Die Sprache der Briefe wurde fein getroffen. Es ist die Kunst eines Mimen, seinen Zuhörer in die Welt des Stückes hineinzuziehen. Frau Lux und Herrn Dietrich gelang es, den zeitlichen Abgrund von zweihundert Jahren vergessen zu machen. Man sah die beiden Liebenden förmlich die Feder ins Tintenfäßchen tunken, man sah sie sich necken, scherzen, mitfühlen, mitleiden. Man vergaß Titel und Bedeutung der historischen Persönlichkeiten – zwei Menschen erstanden vor uns in ihrem innersten Fühlen. Und nur die häufig wiederholten Phrasen von Krieg, Feind, Ehre und Vaterland gemahnte an die seither verstrichenen einundzwanzig Jahrzehnte.
Die kindliche Naivität eines siebzehnjährigen Mädchens und ihres dreiundzwanzigjährigen Bräutigams, beide aufgewachsen in ausgesprochen militärisch geprägten Zeiten, mögen nach den Erfahrungen der Kriege des Zwanzigsten Jahrhunderts befremden – wer in der Lage ist, über die Gräben dieser völkermordenden Auseinandersetzungen hinweg in die Gegenwart der Briefeschreiber zu sehen, der wird eher gerührt den Worten zweier Menschen lauschen, die sich in voller Verantwortung schon in jungen Jahren als Landeseltern begriffen.
Faszinierend erscheint uns, daß in jener Epoche der Aufklärung die Zahl der Adligen empor schnellte, die auf die albernen Animositäten ihrer Kaste pfiffen und sich auf ein natürliches Menschsein besinnen wollten.

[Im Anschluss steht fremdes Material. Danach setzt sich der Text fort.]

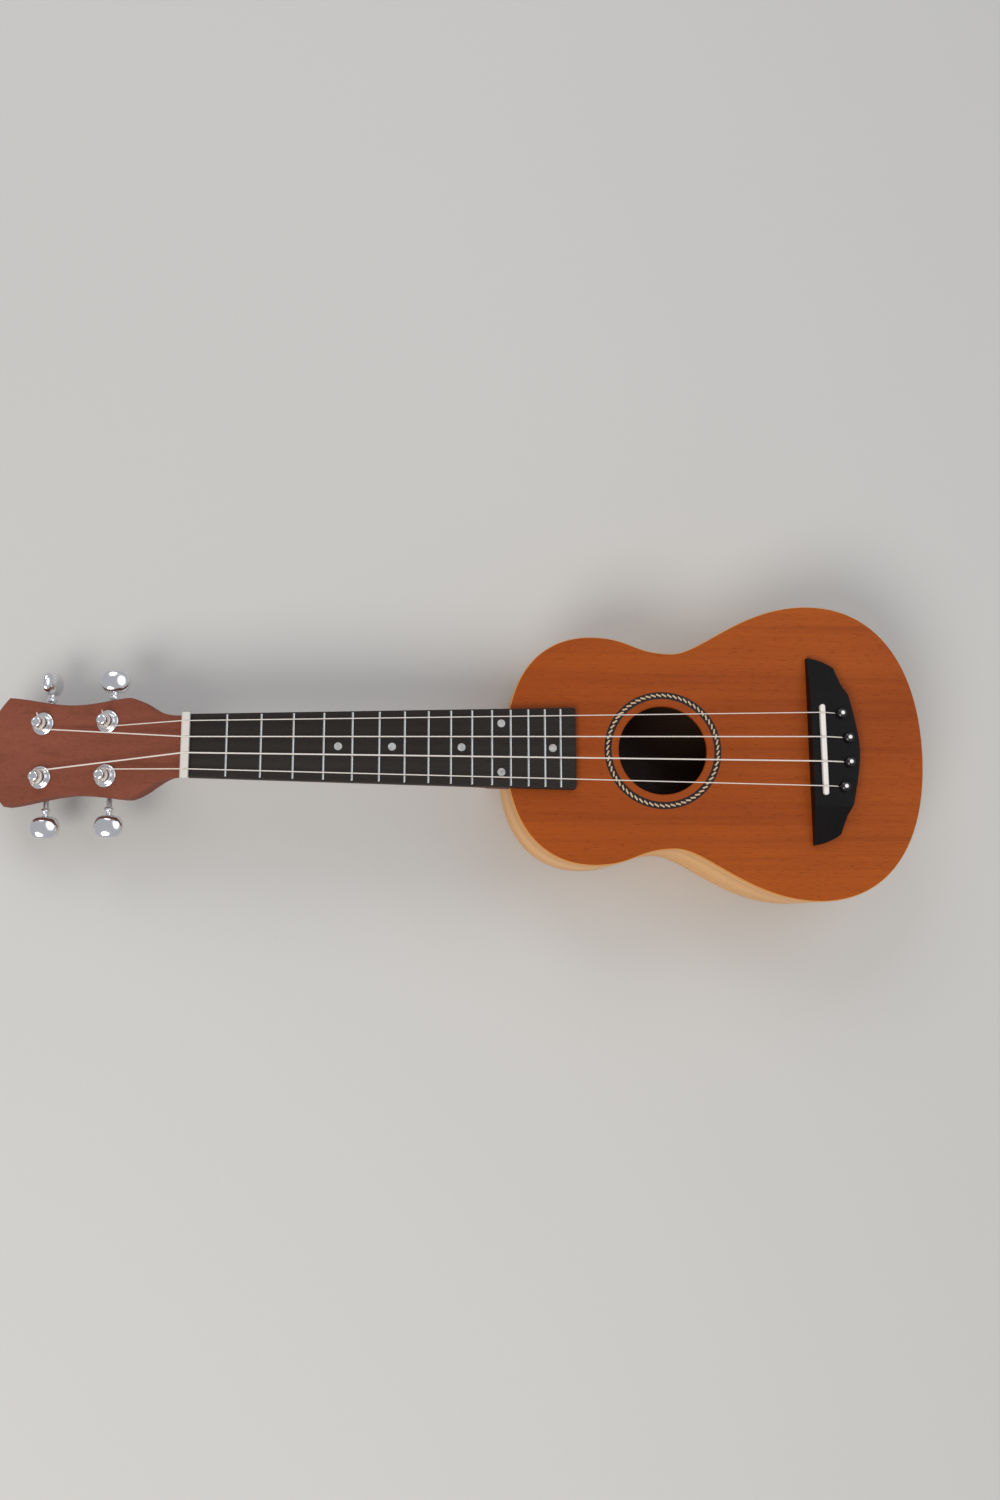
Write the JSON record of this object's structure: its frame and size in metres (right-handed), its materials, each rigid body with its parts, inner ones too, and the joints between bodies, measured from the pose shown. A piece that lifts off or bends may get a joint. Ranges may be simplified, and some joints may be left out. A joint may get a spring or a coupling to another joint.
{
  "type": "ukulele",
  "caption": "Small waisted ukulele with a hollow wooden body, round sound hole, fretted neck, pinned bridge, nylon strings and geared tuners whose buttons turn the string posts.",
  "frame": {"origin": "on the back's flat outer face, on the centre line, midway along the body", "axes": "+X along the strings from the headstock to the tail, +Y towards the highest string, +Z out of the soundboard"},
  "size_m": [0.528, 0.1678, 0.0728],
  "materials": {
    "top_wood": "satin",
    "side_wood": "satin",
    "neck_wood": "satin",
    "board_wood": "matte",
    "block_wood": "raw",
    "brace_wood": "raw",
    "maple": "raw",
    "dowel_wood": "raw",
    "inlay": "satin",
    "white_bone": "satin",
    "black_satin": "black stain, satin",
    "pin_black": "gloss",
    "nylon": "gloss",
    "chrome": "polished",
    "plated_button": "chrome plated",
    "steel": "satin",
    "brass": "satin"
  },
  "bodies": {
    "root": {"soundboard": "top_wood", "back_plate": "side_wood", "side_treble": "side_wood", "side_bass": "side_wood", "neck_block": "block_wood", "tail_block": "block_wood", "neck_dowel": "dowel_wood", "lining_top": "block_wood", "lining_back": "block_wood", "soundhole_brace": "brace_wood", "lower_brace": "brace_wood", "bridge_plate": "maple", "upper_back_brace": "brace_wood", "lower_back_brace": "brace_wood", "rosette": "inlay", "neck": "neck_wood", "fingerboard": "board_wood", "nut": "white_bone", "bridge": "black_satin", "saddle": "white_bone", "string_g": "nylon", "bridge_pin_g": "pin_black", "tuner_case_g": "chrome", "tuner_bushing_g": "chrome", "tuner_screw_g": "steel", "string_c": "nylon", "bridge_pin_c": "pin_black", "tuner_case_c": "chrome", "tuner_bushing_c": "chrome", "tuner_screw_c": "steel", "string_e": "nylon", "bridge_pin_e": "pin_black", "tuner_case_e": "chrome", "tuner_bushing_e": "chrome", "tuner_screw_e": "steel", "string_a": "nylon", "bridge_pin_a": "pin_black", "tuner_case_a": "chrome", "tuner_bushing_a": "chrome", "tuner_screw_a": "steel"},
    "knob_g": {"button_g": "plated_button", "worm_g": "steel"},
    "post_g": {"tuner_post_g": "chrome", "worm_wheel_g": "brass", "winding_g": "nylon"},
    "knob_c": {"button_c": "plated_button", "worm_c": "steel"},
    "post_c": {"tuner_post_c": "chrome", "worm_wheel_c": "brass", "winding_c": "nylon"},
    "knob_e": {"button_e": "plated_button", "worm_e": "steel"},
    "post_e": {"tuner_post_e": "chrome", "worm_wheel_e": "brass", "winding_e": "nylon"},
    "knob_a": {"button_a": "plated_button", "worm_a": "steel"},
    "post_a": {"tuner_post_a": "chrome", "worm_wheel_a": "brass", "winding_a": "nylon"}
  },
  "joints": [
    {"name": "button_turn_g", "type": "hinge", "parent": "root", "child": "knob_g", "pos_m": [-0.33859, -0.015, 0.03439], "axis": [0, 1, 0], "continuous": true},
    {"name": "post_turn_g", "type": "hinge", "parent": "root", "child": "post_g", "pos_m": [-0.33664, -0.015, 0.05219], "axis": [-0.2419, 0, 0.9703], "continuous": true},
    {"name": "button_turn_c", "type": "hinge", "parent": "root", "child": "knob_c", "pos_m": [-0.37623, -0.015, 0.02501], "axis": [0, 1, 0], "continuous": true},
    {"name": "post_turn_c", "type": "hinge", "parent": "root", "child": "post_c", "pos_m": [-0.37428, -0.015, 0.04281], "axis": [-0.2419, 0, 0.9703], "continuous": true},
    {"name": "button_turn_e", "type": "hinge", "parent": "root", "child": "knob_e", "pos_m": [-0.37623, 0.015, 0.02501], "axis": [0, 1, 0], "continuous": true},
    {"name": "post_turn_e", "type": "hinge", "parent": "root", "child": "post_e", "pos_m": [-0.37428, 0.015, 0.04281], "axis": [-0.2419, 0, 0.9703], "continuous": true},
    {"name": "button_turn_a", "type": "hinge", "parent": "root", "child": "knob_a", "pos_m": [-0.33859, 0.015, 0.03439], "axis": [0, 1, 0], "continuous": true},
    {"name": "post_turn_a", "type": "hinge", "parent": "root", "child": "post_a", "pos_m": [-0.33664, 0.015, 0.05219], "axis": [-0.2419, 0, 0.9703], "continuous": true}
  ],
  "couplings": [
    {"joint": "post_turn_g", "follows": "button_turn_g", "ratio": -0.071429},
    {"joint": "post_turn_c", "follows": "button_turn_c", "ratio": -0.071429},
    {"joint": "post_turn_e", "follows": "button_turn_e", "ratio": -0.071429},
    {"joint": "post_turn_a", "follows": "button_turn_a", "ratio": -0.071429}
  ]
}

Dumme Laffen verspotteten Friedrich Wilhelm III. später dafür, daß er zu Paretz das Leben eines bürgerlichen Gutsverwalters führte, statt sich wie ein gesalbter Majestätsgockel aufzuführen. Die Spötter sind wohl unter denen zu suchen, die um den Absatz solcher Druckerzeugnisse wie „Bild der Frau“ fürchten. Wir Preußen ziehen den Hut vor diesem Mann, denn wir wissen: In der Schlichtheit, dem Unprätentiösen liegt Preußens wahre Größe. Der Inhalt der Briefe ist echt, nicht geschraubt, nicht verheuchelt und deshalb sind diese beiden Menschen uns nahe. Friedrich Wilhelm mit seiner Sehnsucht nach Luise und ein paar Kirschen – Luise in ihrer Sehnsucht nach Friedrich Wilhelm und einem Leben mit ihm und ohne Zahnweh…
Frau Büttner unterstützte den gedanklichen Zeitsprung mit zarter Hand – eine Harfe ist doch ein wundervolles Instrument! Kompositionen der Herren Hasselmanns, Dussek, Bochsa, Ph. J. Mayer und Pozzoli schufen einen der Romantik verpflichteten musikalischen Rahmen von besonderer Güte.
Mit der Reihe „Märkische Leselust“, über die wir nun schon zum zweiten Male berichten dürfen, ist dem Brandenburger Theater ein Format gelungen, das kulturelle Akzente setzt. Es stimmt uns froh, eine solche Veranstaltungsreihe in unserem Theater zu wissen. Jeder Organisator, jeder Mitgestalter, jeder Zuhörer eines solchen Ereignisses legt lebendiges Zeugnis davon ab, daß wir dem importierten „Trash“ getrost Hohn lächeln dürfen. Geist und Kultur sind unser Erbe – auf das wir so mindestens so stolz sein dürfen, wie auf unsere tapfere Luise.